Additionally, a threat from armyworm, which attacks corn among other crops, in China will result in higher corn exports from United States. Further, strong demand from the refining industry will also ramp up China’s buying, pushing the corn price higher. One U.S.-based source told Agricensus “Processors are bidding for cash corn in the US, which means their prices are going to go higher,” with the heavy export program now a key element in driving domestic prices higher.

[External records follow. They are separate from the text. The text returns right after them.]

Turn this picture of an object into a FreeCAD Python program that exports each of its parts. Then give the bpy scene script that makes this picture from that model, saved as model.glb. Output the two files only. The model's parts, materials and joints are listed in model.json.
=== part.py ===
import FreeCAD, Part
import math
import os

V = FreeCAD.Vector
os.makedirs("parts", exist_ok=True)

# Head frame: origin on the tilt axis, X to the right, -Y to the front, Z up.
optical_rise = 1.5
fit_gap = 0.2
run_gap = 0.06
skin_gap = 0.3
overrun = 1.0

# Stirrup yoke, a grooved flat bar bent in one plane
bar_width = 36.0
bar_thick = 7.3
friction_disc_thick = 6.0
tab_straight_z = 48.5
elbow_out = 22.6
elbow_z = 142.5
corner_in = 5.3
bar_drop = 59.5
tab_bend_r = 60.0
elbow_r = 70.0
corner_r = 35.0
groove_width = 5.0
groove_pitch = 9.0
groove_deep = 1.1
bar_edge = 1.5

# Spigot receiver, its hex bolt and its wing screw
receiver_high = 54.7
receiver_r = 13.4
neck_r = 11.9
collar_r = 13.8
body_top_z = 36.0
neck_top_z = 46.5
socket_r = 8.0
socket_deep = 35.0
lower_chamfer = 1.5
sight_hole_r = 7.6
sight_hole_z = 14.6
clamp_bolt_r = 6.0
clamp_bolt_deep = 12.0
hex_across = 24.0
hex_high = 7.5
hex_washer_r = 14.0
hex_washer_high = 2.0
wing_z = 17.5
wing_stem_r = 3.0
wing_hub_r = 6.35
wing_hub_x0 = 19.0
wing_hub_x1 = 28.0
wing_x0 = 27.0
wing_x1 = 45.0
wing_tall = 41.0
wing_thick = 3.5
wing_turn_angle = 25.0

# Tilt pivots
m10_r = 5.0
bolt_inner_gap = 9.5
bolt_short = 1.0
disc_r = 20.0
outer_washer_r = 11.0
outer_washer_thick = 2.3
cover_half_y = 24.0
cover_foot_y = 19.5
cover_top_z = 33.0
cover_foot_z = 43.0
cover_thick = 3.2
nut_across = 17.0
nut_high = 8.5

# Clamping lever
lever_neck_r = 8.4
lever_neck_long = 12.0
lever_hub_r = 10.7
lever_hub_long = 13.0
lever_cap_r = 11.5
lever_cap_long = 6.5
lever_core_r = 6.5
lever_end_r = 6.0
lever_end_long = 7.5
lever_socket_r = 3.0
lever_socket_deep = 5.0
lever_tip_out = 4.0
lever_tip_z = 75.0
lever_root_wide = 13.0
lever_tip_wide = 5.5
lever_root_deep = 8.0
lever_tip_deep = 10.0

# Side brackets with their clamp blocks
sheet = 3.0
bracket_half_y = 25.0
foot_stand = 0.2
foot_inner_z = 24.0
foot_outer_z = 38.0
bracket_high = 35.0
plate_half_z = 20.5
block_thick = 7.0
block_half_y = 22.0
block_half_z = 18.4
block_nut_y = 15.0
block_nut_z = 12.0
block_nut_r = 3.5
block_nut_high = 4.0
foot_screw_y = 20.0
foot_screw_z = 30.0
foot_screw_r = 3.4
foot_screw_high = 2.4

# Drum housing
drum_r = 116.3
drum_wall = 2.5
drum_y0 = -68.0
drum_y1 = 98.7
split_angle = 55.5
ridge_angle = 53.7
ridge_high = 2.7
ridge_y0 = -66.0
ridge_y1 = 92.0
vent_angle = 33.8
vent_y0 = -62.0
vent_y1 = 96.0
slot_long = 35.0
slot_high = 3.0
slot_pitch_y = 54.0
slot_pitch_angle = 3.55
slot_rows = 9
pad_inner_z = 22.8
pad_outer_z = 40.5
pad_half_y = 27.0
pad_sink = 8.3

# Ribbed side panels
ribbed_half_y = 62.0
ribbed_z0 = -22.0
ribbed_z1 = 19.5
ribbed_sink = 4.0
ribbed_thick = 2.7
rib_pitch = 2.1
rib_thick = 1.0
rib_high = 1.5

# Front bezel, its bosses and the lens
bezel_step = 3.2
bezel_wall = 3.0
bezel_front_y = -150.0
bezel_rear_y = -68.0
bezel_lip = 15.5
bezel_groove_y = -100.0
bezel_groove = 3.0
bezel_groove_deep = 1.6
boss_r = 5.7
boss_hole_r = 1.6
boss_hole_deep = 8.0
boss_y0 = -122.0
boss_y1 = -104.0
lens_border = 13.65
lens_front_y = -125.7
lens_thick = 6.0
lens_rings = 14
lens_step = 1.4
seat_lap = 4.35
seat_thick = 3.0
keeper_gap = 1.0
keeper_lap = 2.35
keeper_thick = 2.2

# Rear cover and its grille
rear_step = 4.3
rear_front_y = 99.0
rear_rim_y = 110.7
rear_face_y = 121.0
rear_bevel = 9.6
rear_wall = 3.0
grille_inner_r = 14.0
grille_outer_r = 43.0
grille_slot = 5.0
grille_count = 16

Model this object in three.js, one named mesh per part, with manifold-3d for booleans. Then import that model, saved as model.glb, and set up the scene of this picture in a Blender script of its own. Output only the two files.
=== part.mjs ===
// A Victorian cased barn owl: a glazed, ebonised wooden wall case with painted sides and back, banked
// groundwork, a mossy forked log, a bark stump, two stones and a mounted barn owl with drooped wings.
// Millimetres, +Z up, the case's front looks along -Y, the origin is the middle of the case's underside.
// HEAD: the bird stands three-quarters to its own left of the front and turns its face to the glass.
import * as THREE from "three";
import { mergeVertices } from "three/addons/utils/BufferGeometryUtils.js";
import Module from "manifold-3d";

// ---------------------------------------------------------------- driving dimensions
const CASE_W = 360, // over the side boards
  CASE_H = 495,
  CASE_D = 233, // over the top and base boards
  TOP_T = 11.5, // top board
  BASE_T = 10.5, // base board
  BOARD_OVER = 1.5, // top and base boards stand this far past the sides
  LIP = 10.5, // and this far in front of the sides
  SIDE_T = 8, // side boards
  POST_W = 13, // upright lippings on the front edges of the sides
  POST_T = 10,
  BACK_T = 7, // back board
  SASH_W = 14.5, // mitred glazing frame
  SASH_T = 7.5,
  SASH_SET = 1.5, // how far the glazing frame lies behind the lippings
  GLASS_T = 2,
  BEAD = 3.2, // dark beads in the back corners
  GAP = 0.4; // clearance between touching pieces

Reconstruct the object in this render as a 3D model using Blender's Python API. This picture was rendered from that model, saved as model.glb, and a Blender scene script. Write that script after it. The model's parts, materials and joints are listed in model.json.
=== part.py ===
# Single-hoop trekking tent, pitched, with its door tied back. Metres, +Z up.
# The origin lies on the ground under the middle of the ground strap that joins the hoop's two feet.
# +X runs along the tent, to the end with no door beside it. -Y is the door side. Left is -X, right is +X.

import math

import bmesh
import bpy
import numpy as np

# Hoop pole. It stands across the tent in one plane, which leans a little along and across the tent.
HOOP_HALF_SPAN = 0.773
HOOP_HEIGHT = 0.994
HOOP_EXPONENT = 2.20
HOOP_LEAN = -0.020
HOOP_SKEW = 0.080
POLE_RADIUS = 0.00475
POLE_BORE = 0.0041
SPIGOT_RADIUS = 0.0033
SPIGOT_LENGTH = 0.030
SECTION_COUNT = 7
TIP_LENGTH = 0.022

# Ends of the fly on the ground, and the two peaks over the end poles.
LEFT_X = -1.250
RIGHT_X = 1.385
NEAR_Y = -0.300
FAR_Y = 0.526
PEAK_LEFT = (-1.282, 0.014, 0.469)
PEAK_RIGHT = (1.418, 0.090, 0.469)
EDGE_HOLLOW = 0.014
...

Moreover, demand for corn will continue to rise exponentially due to world population growth and expansion of the global middle class. Coming to supply side, the USDA projects corn production at 15.2 billion bushels (bb) for the 2021-22 season with corn plantings at 92 million acres.

CORN in Focus

This ETF provides investors unleveraged direct exposure to corn without the need for a futures account and thus reduces the effects of both contango and backwardation. It uses three futures contracts for corn, all of which are traded on the CBOT Futures Exchange. The three contracts include the second-to-expire contract, weighted 35%; the third-to-expire contract, weighted 30%; and the contract expiring in the December following the expiration month of the third-to-expire contract, weighted 35%. The fund does not track the spot price of corn (see: all the Agricultural ETFs here).

CORN has accumulated $169 million and trades in average daily volume of 377,000 shares. It has 2.47% in expense ratio and has a Zacks ETF Rank #5 (Strong Sell) with a High risk outlook.